Cross-platform native research	Flutter first, then Compose Desktop, Gio/Slint later	Flutter had the strongest complete-app push and a 4/5 visual result; Compose Desktop also looked strong, while Gio and Slint need deeper UX parity.
Tiny renderer benchmark	C++ ImGui, Rust/C Raygui, Rust ImGui	Best for learning footprint/startup limits, not for accessible native product UX.
Native macOS API comparison	Swift AppKit / ObjC AppKit	Useful controls for startup/package measurements, but more brittle than SwiftUI for full generic UI.
Browser-like fallback benchmark	Electron or Dioxus WebUI	Electron shares the WebUI UX but has worse package/memory tradeoffs; Dioxus remains less visually complete.

The practical rule

Start with the most complete product surface, not the fastest demo. For GUI for CLI today that means SwiftUI for Apple-native delivery and Tauri for packaged WebUI delivery. Keep the browser WebUI, WKWebView shell, and TUI as support surfaces. Keep the experimental platforms valuable by using them as measurement tools and design probes, not by promoting them before they match the same workflow.

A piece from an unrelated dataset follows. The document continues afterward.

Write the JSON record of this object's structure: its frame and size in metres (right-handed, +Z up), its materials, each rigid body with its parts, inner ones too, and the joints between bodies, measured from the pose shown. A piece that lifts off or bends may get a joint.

The experiments were still worth doing. They exposed hidden startup work in the SwiftUI app, forced benchmark harnesses to measure real windows instead of headless shortcuts, clarified WebView and browser memory costs, and showed where AI-generated UI work becomes expensive. The visual ratings made the final lesson harder to ignore: product completeness is a benchmark too.